To do: Print exactly the lines from the one containing "bpy.context.view_layer.update()" through the last line of the listing, both included.

[BEGIN Stored data]

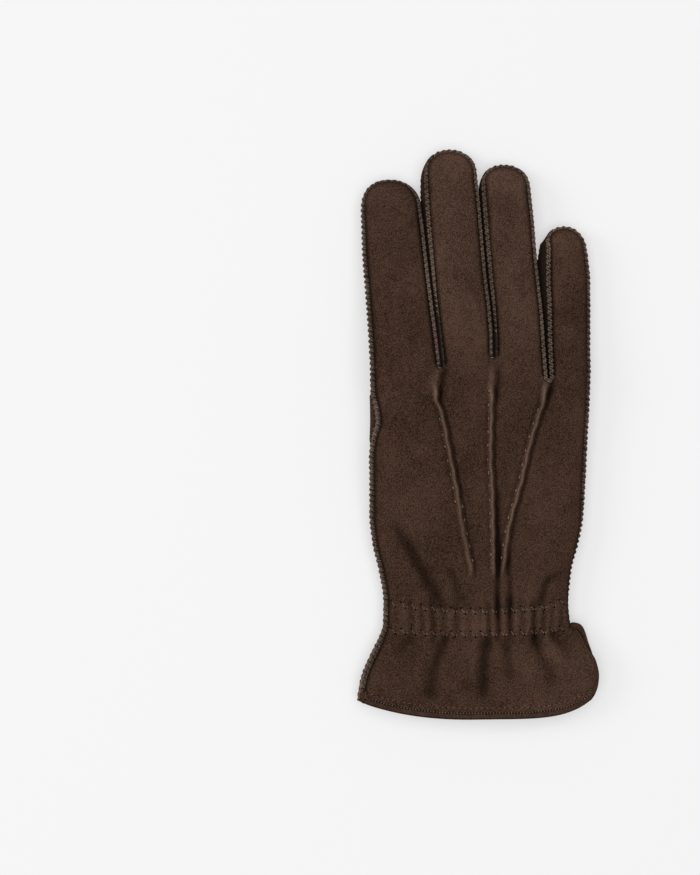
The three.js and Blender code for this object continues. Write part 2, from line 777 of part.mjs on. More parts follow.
// A fourchette: the V-shaped side wall between two fingers, sewn to the back and the palm.
function fourchetteSheet(gap) {
  const left = fingers[gap]; // finger on the thumb side of the gap
  const right = fingers[gap + 1];
  const down = left.slice(0, FINGER_ROWS + 1 + FORK_END / TIP_STEP).reverse();
  const up = right.slice(right.length - FINGER_ROWS - 1 - FORK_END / TIP_STEP).reverse();
  const line = [...down, ...crotches[gap], ...up];
  const sheet = new Sheet(-1);
  const rows = line.map((station) => {
    const upper = forkEdge(station, "back");
    const lower = forkEdge(station, "palm");
    const ids = [sheet.pair(upper.tipShown, upper.tipInner), sheet.pair(upper.shown, upper.inner)];
    const shown = upper.shown.map((value, i) => (value + lower.shown[i]) / 2);
    const inner = upper.inner.map((value, i) => (value + lower.inner[i]) / 2);
    ids.push(sheet.pair(shown, inner));
    ids.push(sheet.pair(lower.shown, lower.inner), sheet.pair(lower.tipShown, lower.tipInner));
    return ids;
  });
  rows.slice(1).forEach((row, i) => {
    const before = rows[i];
    for (let j = 0; j < row.length - 1; j += 1) {
      sheet.triangle(before[j], before[j + 1], row[j + 1]);
      sheet.triangle(before[j], row[j + 1], row[j]);
    }
  });
  return sheet;
}

function forkEdge(station, key) {
  const side = key === "back" ? 1 : -1;
  const { lip, panel } = seamFrame(station, key);
  const out = station[`${key}Out`];
  const inner = add(station[key], panel, -SEAM_GAP / 2);
  const drop = WALL * Math.tan(radians(45 - station.lift / 2));
  const shown = add(add(inner, out, WALL), [0, 0, -side], drop);
  const tipInner = add(inner, lip, LIP);
  return { inner, shown, tipInner, tipShown: add(tipInner, panel, -WALL) };
}

// The bound hem: a folded strip over a panel's edge, left clear of the side seam.
function bindingGeometry(sheet, skipStart, skipEnd) {
  const faces = sheet.faces();
  const edge = sheet.hem.slice(skipStart, sheet.hem.length - skipEnd).map((id) => faces[id]);
  const inside = SEAM_GAP;
  const outside = SEAM_GAP + BINDING_WALL;
  const corner = 0.45 * BINDING_WALL;
  const profile = [
    [-BINDING_DEPTH, inside],
    [inside, inside],
    [inside, -WALL - inside],
    [-BINDING_DEPTH, -WALL - inside],
    [-BINDING_DEPTH, -WALL - outside],
    [outside - corner, -WALL - outside],
    [outside, -WALL - outside + corner],
    [outside, outside - corner],
    [outside - corner, outside],
    [-BINDING_DEPTH, outside],
  ];
  const positions = [];
  edge.forEach((face, i) => {
    const before = edge[Math.max(0, i - 1)].shown;
    const after = edge[Math.min(edge.length - 1, i + 1)].shown;
    const along = unit(add(after, before, -1));
    const normal = unit(add(face.shown, face.inner, -1));
    const out = unit(sheet.up > 0 ? cross(along, normal) : cross(normal, along));
    const level = unit(sheet.up > 0 ? cross(out, along) : cross(along, out));
    for (const [o, n] of profile) positions.push(...add(add(face.shown, out, o), level, n));
  });
  const sides = profile.length;
  const index = [];
  for (let i = 0; i < edge.length - 1; i += 1) {
    for (let j = 0; j < sides; j += 1) {
      const a = i * sides + j;
      const b = i * sides + ((j + 1) % sides);
      index.push(a, b, b + sides, a, b + sides, a + sides);
    }
  }
  const flat = THREE.ShapeUtils.triangulateShape(profile.map(([x, y]) => new THREE.Vector2(x, y)), []);
  const last = (edge.length - 1) * sides;
  for (const [a, b, c] of flat) index.push(a, c, b, a + last, b + last, c + last);
  const geometry = indexed(positions, index);
  return volume(geometry) < 0 ? turned(geometry) : geometry;
}

function volume(geometry) {
  const p = geometry.getAttribute("position").array;
  const index = geometry.getIndex().array;
  let sum = 0;
  for (let i = 0; i < index.length; i += 3) {
    const [a, b, c] = [0, 1, 2].map((k) => Array.from(p.slice(index[i + k] * 3, index[i + k] * 3 + 3)));
    const n = cross(b, c);
    sum += a[0] * n[0] + a[1] * n[1] + a[2] * n[2];
  }
  return sum / 6;
}

function turned(geometry) {
  const index = Array.from(geometry.getIndex().array);
  for (let i = 0; i < index.length; i += 3) [index[i + 1], index[i + 2]] = [index[i + 2], index[i + 1]];
  geometry.setIndex(index);
  geometry.computeVertexNormals();
  return geometry;
}

// A closed tube of the thumb's form, grown by a clearance (negative: shrunk).
function thumbForm(grow) {
  const rings = THUMB.map((row) => ({ ...row }));
  rings[0].y -= grow < 0 ? 6 : 0;
  const steepest = Math.cos(Math.PI / THUMB_SIDES); // so that the flat underside lies at "low"
  const positions = [];
  for (const ring of rings) {
    const half = Math.max(0.4, ring.half + grow);
    const tall = Math.max(0.4, (ring.high - ring.low) / 2 + grow);
    const middle = (ring.high + ring.low) / 2;
    for (let i = 0; i < THUMB_SIDES; i += 1) {
      const turn = (2 * Math.PI * i) / THUMB_SIDES;
      const power = 2 / THUMB_ROUND;
      const dx = half * Math.sign(Math.cos(turn)) * Math.abs(Math.cos(turn)) ** power;
      const dz = tall * Math.sign(Math.sin(turn)) * (Math.abs(Math.sin(turn)) / steepest) ** power;
      positions.push(ring.x + dx, ring.y + (ring.y > 30 ? grow : 0), middle + dz);
    }
  }
  const last = rings.length - 1;
  const count = rings.length * THUMB_SIDES;
  const tip = rings[last];
  positions.push(rings[0].x, rings[0].y, (rings[0].high + rings[0].low) / 2);
  positions.push(tip.x, tip.y + 1 + grow, (tip.high + tip.low) / 2);
  const index = [];
  for (let i = 0; i < THUMB_SIDES; i += 1) {
    const j = (i + 1) % THUMB_SIDES;
    index.push(count, i, j, count + 1, last * THUMB_SIDES + j, last * THUMB_SIDES + i);
    for (let k = 0; k < last; k += 1) {
      const a = k * THUMB_SIDES;
      const b = a + THUMB_SIDES;
      index.push(a + i, b + i, b + j, a + i, b + j, a + j);
    }
  }
  const geometry = indexed(positions, index);
  return volume(geometry) < 0 ? turned(geometry) : geometry;
}

// Everything below the palm's ramp raised by a clearance, as a block across the thumb side.
function belowPalm(raise) {
  const rows = [-60, -50, -44, -40, -36, -32, -28, -24, -20, -16, -12, -8, -4, 0, 10, 60];
  const shape = new THREE.Shape();
  shape.moveTo(-60, -20);
  shape.lineTo(60, -20);
  for (const y of [...rows].reverse()) shape.lineTo(y, section.lowL(Math.min(y, 31)) + raise);
  shape.closePath();
  const block = new THREE.ExtrudeGeometry(shape, { depth: 80, bevelEnabled: false });
  // The shape is drawn in Y and Z, and is extruded along X.
  block.applyMatrix4(new THREE.Matrix4().set(0, 0, 1, -70, 1, 0, 0, 0, 0, 1, 0, 0, 0, 0, 0, 1));
  return block;
}

const wasm = await Module();
wasm.setup();

function solid(geometry) {
  const bare = geometry.clone();
  bare.deleteAttribute("normal");
  bare.deleteAttribute("uv");
  const merged = mergeVertices(bare, 1e-4);
  return new wasm.Manifold(
    new wasm.Mesh({
      numProp: 3,
      vertProperties: merged.getAttribute("position").array,
      triVerts: new Uint32Array(merged.getIndex().array),
    }),
  );
}

function geometryOf(manifold) {
  const mesh = manifold.getMesh();
  return indexed(Array.from(mesh.vertProperties), Array.from(mesh.triVerts));
}

function piece(name, geometry, finish) {
  const mesh = new THREE.Mesh(geometry, new THREE.MeshStandardMaterial(finish));
  mesh.name = name;
  return mesh;
}

const back = panelSheet("back");
const palm = panelSheet("palm");
const thumbTube = solid(thumbForm(0)).subtract(solid(thumbForm(-WALL)));
const thumb = thumbTube.intersect(solid(belowPalm(WALL + THUMB_RIM)));
const thumbHole = solid(thumbForm(SEAM_GAP)).intersect(solid(belowPalm(WALL + 3)));

const glove = new THREE.Group();
glove.name = "glove";
glove.add(
  piece("back_panel", back.geometry(), SUEDE),
  piece("palm_panel", geometryOf(solid(palm.geometry()).subtract(thumbHole)), SUEDE),
  piece("thumb", geometryOf(thumb), SUEDE),
  piece("fourchette_index_middle", fourchetteSheet(0).geometry(), SUEDE),
  piece("fourchette_middle_ring", fourchetteSheet(1).geometry(), SUEDE),
  piece("fourchette_ring_little", fourchetteSheet(2).geometry(), SUEDE),
  piece("binding_back", bindingGeometry(back, 3, 1), TRIM),
  piece("binding_palm", bindingGeometry(palm, 2, 1), TRIM),
);

export default glove;
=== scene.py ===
"""A right-hand suede dress glove lying palm down on a pale table.

Every surface is worked out with numpy from the glove's named sizes: the sewn line that runs round
the fingers, the heights of the hand's cross-sections, and the tucks, folds and gathers of the
leather. Lengths are millimetres until a mesh is written. +X points to the little finger, +Y to the
fingertips and +Z up.
"""

import bpy
import numpy as np
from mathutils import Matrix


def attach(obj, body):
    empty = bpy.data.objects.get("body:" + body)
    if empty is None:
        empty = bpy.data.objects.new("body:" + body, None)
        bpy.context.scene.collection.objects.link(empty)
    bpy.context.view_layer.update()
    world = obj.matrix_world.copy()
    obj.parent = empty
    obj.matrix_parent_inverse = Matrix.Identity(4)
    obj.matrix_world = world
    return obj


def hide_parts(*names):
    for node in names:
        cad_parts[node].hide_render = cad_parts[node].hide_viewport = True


MM = 0.001
SEED = 11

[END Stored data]

Response:
    bpy.context.view_layer.update()
    world = obj.matrix_world.copy()
    obj.parent = empty
    obj.matrix_parent_inverse = Matrix.Identity(4)
    obj.matrix_world = world
    return obj


def hide_parts(*names):
    for node in names:
        cad_parts[node].hide_render = cad_parts[node].hide_viewport = True


MM = 0.001
SEED = 11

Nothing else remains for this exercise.